What you need to do –
Restate word for word the lines beginning at the one that contains "Write part 3" and ending at the one that contains "return (1 - t)"; include both and nothing else.

Extracted information –
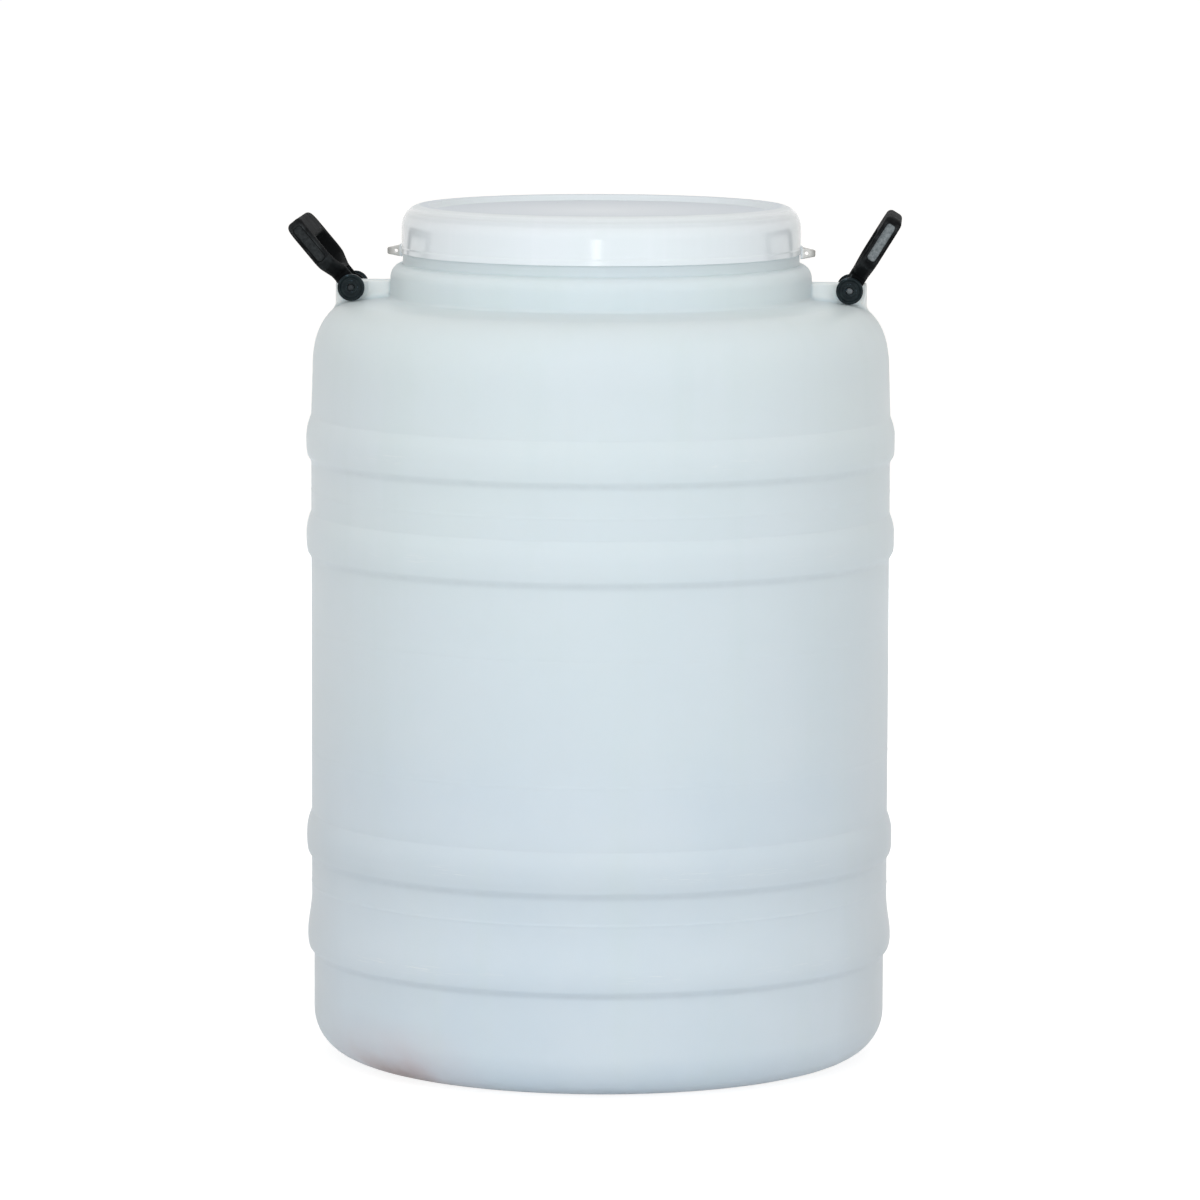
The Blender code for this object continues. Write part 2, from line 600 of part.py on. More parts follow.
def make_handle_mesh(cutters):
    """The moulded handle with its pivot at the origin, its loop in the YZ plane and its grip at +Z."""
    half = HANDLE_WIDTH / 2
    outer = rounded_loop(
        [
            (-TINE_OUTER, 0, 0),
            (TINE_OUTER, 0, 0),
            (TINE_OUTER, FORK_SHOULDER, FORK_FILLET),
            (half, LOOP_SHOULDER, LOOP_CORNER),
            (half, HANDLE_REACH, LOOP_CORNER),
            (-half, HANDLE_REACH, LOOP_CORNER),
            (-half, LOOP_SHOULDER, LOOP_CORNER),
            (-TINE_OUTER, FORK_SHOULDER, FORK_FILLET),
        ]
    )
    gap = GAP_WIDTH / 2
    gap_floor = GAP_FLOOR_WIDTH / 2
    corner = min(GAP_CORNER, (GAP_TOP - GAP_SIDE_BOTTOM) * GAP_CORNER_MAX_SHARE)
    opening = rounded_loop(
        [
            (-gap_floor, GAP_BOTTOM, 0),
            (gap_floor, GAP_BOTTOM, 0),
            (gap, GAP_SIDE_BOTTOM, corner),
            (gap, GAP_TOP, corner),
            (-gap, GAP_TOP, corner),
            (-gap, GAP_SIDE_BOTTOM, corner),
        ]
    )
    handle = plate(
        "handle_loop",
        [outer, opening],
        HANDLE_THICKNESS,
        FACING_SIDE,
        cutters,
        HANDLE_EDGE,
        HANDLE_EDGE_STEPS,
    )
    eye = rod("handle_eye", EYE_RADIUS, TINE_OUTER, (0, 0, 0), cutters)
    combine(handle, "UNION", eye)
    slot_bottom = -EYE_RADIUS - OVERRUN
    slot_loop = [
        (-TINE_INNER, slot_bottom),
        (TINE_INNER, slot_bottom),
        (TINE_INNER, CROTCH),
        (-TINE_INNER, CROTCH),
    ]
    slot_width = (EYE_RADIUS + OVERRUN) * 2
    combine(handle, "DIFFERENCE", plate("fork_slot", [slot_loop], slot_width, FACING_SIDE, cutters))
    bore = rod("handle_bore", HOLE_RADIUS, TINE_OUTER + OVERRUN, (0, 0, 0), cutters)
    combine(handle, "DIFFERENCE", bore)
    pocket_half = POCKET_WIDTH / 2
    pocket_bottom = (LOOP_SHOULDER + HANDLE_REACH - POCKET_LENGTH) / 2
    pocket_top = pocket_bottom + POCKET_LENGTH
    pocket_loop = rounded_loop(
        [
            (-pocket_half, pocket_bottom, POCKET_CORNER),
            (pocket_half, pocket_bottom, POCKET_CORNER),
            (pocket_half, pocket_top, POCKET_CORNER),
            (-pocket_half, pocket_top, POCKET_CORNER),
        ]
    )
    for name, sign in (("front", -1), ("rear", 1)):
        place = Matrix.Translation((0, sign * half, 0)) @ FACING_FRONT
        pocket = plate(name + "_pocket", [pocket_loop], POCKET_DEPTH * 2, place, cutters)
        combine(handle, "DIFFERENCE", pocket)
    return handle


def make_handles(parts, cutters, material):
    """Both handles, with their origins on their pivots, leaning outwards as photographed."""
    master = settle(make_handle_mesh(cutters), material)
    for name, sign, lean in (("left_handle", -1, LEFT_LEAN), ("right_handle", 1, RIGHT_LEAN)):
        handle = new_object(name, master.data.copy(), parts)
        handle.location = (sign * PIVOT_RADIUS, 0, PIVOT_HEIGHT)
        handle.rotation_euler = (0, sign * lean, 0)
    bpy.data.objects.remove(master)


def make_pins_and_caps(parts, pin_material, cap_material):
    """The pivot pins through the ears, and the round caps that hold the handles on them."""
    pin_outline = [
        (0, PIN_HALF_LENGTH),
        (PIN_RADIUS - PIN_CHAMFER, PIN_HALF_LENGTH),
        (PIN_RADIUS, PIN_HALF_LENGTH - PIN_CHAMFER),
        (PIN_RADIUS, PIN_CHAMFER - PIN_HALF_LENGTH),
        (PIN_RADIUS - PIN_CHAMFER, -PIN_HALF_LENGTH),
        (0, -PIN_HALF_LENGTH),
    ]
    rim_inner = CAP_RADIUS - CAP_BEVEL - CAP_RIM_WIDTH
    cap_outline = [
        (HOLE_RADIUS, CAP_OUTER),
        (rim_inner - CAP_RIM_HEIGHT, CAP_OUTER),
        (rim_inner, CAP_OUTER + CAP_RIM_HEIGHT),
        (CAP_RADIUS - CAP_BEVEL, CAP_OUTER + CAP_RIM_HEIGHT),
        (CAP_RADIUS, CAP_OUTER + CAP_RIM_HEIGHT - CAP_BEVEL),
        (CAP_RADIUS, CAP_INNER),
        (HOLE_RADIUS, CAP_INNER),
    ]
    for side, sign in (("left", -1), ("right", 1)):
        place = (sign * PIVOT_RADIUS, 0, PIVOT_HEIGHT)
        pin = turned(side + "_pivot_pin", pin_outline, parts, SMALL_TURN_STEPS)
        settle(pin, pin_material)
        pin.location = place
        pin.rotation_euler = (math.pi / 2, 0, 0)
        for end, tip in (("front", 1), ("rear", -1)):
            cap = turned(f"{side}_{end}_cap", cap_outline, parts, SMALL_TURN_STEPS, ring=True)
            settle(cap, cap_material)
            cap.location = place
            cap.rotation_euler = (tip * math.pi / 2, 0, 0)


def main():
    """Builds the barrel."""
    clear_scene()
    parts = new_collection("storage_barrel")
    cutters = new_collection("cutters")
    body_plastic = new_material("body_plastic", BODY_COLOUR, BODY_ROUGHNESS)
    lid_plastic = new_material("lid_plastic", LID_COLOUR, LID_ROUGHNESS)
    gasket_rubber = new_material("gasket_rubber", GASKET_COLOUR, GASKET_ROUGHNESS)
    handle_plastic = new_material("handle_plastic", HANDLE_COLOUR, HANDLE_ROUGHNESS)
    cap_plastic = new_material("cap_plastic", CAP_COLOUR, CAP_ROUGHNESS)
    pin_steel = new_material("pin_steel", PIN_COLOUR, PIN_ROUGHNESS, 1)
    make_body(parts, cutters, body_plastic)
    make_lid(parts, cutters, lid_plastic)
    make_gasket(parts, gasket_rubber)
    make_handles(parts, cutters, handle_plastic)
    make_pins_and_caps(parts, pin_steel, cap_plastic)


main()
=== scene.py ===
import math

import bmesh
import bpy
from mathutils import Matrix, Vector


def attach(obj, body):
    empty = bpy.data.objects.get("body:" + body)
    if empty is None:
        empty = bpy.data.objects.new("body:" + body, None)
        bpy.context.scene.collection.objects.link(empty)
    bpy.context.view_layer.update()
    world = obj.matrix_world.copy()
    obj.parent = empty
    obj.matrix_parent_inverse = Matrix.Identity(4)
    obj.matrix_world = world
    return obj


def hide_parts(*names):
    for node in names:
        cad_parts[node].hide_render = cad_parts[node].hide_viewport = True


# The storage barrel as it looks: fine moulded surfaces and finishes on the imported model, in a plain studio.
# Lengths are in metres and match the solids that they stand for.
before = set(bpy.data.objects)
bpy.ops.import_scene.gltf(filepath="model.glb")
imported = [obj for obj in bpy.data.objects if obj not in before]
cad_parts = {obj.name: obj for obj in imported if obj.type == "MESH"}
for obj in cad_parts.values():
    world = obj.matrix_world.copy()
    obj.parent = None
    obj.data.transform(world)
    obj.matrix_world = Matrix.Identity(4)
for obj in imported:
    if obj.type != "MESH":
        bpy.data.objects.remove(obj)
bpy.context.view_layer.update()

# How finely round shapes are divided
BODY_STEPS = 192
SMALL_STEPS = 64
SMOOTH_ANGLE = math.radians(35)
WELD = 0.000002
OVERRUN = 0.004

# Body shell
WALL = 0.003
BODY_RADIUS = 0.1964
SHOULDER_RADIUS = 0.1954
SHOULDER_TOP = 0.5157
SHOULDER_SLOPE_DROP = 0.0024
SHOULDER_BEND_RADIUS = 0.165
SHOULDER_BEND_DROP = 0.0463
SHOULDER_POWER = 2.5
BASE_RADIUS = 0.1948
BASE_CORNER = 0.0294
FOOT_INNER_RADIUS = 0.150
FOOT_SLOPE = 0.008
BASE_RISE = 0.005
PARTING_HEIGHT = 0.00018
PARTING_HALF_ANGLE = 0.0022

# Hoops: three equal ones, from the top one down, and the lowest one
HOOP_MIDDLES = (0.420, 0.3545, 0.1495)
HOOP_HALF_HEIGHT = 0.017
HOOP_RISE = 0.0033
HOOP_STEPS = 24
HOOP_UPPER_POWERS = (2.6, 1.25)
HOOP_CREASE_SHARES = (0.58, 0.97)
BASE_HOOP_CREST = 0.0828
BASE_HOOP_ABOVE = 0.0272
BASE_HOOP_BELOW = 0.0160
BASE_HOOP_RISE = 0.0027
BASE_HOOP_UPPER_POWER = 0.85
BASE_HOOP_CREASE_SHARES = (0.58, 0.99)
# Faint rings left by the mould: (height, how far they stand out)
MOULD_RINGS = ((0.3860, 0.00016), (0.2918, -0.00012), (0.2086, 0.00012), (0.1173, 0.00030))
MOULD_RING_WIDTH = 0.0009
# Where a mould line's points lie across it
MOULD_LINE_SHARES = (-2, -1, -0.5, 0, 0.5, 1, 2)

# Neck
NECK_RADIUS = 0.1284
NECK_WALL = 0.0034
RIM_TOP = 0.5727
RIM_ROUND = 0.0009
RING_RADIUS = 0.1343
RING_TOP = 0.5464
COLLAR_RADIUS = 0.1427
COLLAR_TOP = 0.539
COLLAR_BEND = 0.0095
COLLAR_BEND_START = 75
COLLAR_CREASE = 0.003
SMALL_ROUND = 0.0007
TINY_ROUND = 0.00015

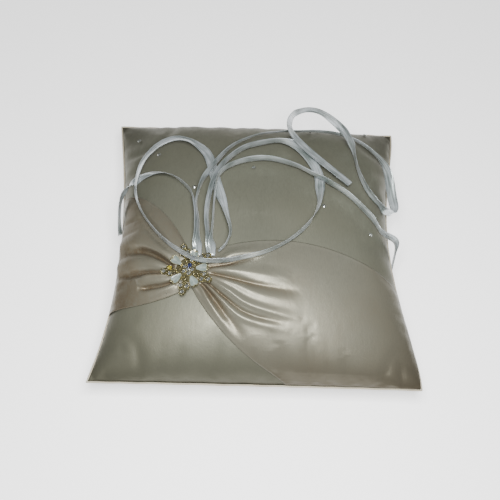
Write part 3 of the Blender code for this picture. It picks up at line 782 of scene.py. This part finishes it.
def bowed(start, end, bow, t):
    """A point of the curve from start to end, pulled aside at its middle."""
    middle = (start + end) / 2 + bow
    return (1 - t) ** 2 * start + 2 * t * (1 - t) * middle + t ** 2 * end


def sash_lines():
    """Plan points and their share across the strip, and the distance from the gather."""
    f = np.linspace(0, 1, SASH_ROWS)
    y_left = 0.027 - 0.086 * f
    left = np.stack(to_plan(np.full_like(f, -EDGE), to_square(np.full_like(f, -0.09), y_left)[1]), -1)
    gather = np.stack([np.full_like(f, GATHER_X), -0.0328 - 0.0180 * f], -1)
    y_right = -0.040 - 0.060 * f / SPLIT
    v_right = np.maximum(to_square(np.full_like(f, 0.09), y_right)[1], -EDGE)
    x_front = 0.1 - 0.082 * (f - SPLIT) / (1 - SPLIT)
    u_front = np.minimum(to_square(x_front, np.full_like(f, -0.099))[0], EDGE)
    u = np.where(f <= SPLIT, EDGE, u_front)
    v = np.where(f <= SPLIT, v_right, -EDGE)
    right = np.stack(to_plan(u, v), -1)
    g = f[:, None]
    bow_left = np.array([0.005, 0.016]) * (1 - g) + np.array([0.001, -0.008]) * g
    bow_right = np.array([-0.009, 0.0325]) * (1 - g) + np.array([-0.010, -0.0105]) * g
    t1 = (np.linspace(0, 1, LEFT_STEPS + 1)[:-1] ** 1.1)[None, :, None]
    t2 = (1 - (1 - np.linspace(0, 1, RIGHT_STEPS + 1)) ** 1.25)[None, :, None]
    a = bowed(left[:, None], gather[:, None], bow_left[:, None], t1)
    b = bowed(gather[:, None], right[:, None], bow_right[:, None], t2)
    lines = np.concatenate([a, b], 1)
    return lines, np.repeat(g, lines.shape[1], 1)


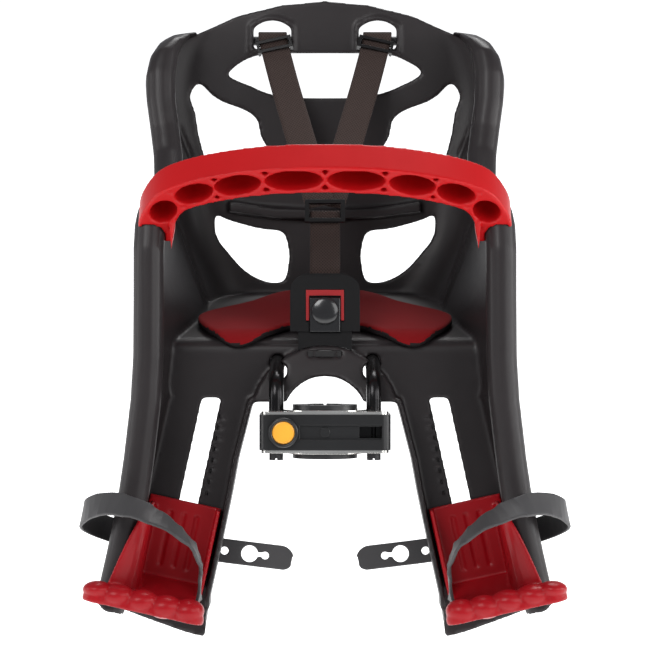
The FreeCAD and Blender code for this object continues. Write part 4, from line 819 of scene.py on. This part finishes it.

Full response –
Write part 3 of the Blender code for this picture. It picks up at line 782 of scene.py. This part finishes it.
def bowed(start, end, bow, t):
    """A point of the curve from start to end, pulled aside at its middle."""
    middle = (start + end) / 2 + bow
    return (1 - t) ** 2 * start + 2 * t * (1 - t) * middle + t ** 2 * end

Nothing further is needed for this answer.